■ **EXERCISE PROMPT**
In the material below, find every line with "script" and pull it out.

[Data records]
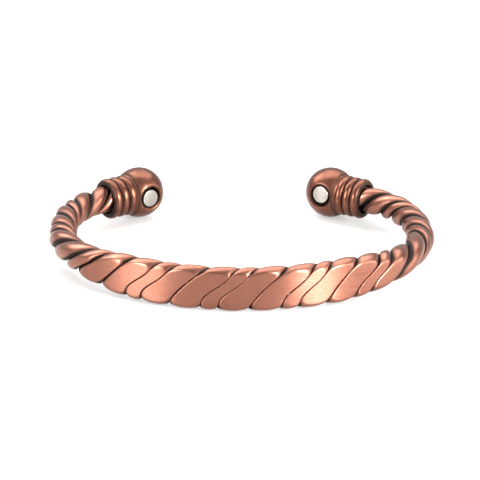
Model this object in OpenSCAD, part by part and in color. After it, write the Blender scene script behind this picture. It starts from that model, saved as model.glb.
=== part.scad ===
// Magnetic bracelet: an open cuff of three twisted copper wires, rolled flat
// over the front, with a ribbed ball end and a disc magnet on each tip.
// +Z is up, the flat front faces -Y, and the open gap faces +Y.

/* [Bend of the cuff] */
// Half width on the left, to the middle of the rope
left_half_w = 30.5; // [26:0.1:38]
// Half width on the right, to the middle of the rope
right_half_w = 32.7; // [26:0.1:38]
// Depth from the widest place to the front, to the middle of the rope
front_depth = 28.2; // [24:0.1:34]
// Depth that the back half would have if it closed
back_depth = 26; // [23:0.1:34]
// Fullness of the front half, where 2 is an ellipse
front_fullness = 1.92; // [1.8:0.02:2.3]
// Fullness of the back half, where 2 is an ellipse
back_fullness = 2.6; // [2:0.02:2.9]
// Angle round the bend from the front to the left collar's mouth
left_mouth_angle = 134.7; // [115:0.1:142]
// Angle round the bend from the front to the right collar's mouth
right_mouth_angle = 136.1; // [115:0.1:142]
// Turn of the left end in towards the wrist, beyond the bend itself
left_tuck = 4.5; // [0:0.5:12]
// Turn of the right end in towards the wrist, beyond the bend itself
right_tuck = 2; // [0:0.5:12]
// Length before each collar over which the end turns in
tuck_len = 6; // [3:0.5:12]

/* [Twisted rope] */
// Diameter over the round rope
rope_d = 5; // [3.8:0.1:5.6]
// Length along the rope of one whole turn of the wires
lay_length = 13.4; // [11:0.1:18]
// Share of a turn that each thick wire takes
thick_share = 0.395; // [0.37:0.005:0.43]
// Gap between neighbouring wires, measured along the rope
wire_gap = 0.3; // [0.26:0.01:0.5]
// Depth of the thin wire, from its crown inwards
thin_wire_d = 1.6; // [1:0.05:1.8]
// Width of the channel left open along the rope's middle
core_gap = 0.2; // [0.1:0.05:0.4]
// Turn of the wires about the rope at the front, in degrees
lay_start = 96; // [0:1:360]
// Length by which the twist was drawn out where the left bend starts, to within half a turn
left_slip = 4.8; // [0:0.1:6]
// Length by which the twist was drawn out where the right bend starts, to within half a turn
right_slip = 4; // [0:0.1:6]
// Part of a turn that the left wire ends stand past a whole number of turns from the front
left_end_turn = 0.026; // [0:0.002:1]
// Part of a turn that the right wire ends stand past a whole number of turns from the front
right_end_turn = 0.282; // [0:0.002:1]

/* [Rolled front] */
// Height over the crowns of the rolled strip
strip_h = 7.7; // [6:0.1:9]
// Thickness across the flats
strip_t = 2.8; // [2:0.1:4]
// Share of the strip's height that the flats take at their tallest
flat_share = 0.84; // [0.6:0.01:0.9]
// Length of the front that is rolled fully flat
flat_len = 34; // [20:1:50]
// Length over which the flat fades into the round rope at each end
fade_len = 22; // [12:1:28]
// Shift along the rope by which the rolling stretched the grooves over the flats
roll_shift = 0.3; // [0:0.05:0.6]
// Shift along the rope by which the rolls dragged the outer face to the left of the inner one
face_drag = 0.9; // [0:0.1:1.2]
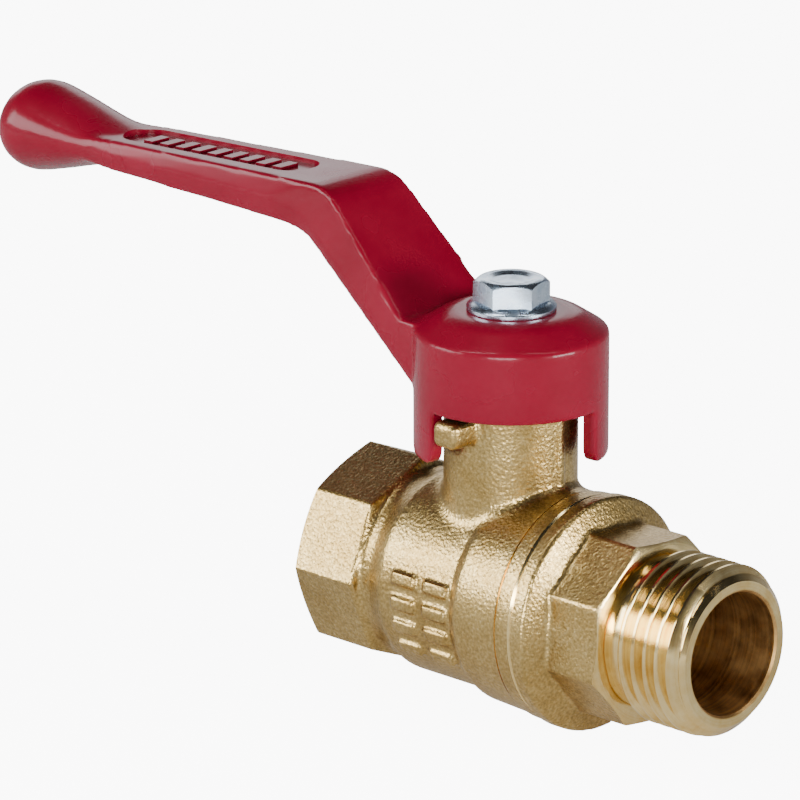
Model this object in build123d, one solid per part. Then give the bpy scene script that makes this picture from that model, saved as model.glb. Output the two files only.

■ **FULL RESPONSE**
Model this object in OpenSCAD, part by part and in color. After it, write the Blender scene script behind this picture. It starts from that model, saved as model.glb.
Model this object in build123d, one solid per part. Then give the bpy scene script that makes this picture from that model, saved as model.glb. Output the two files only.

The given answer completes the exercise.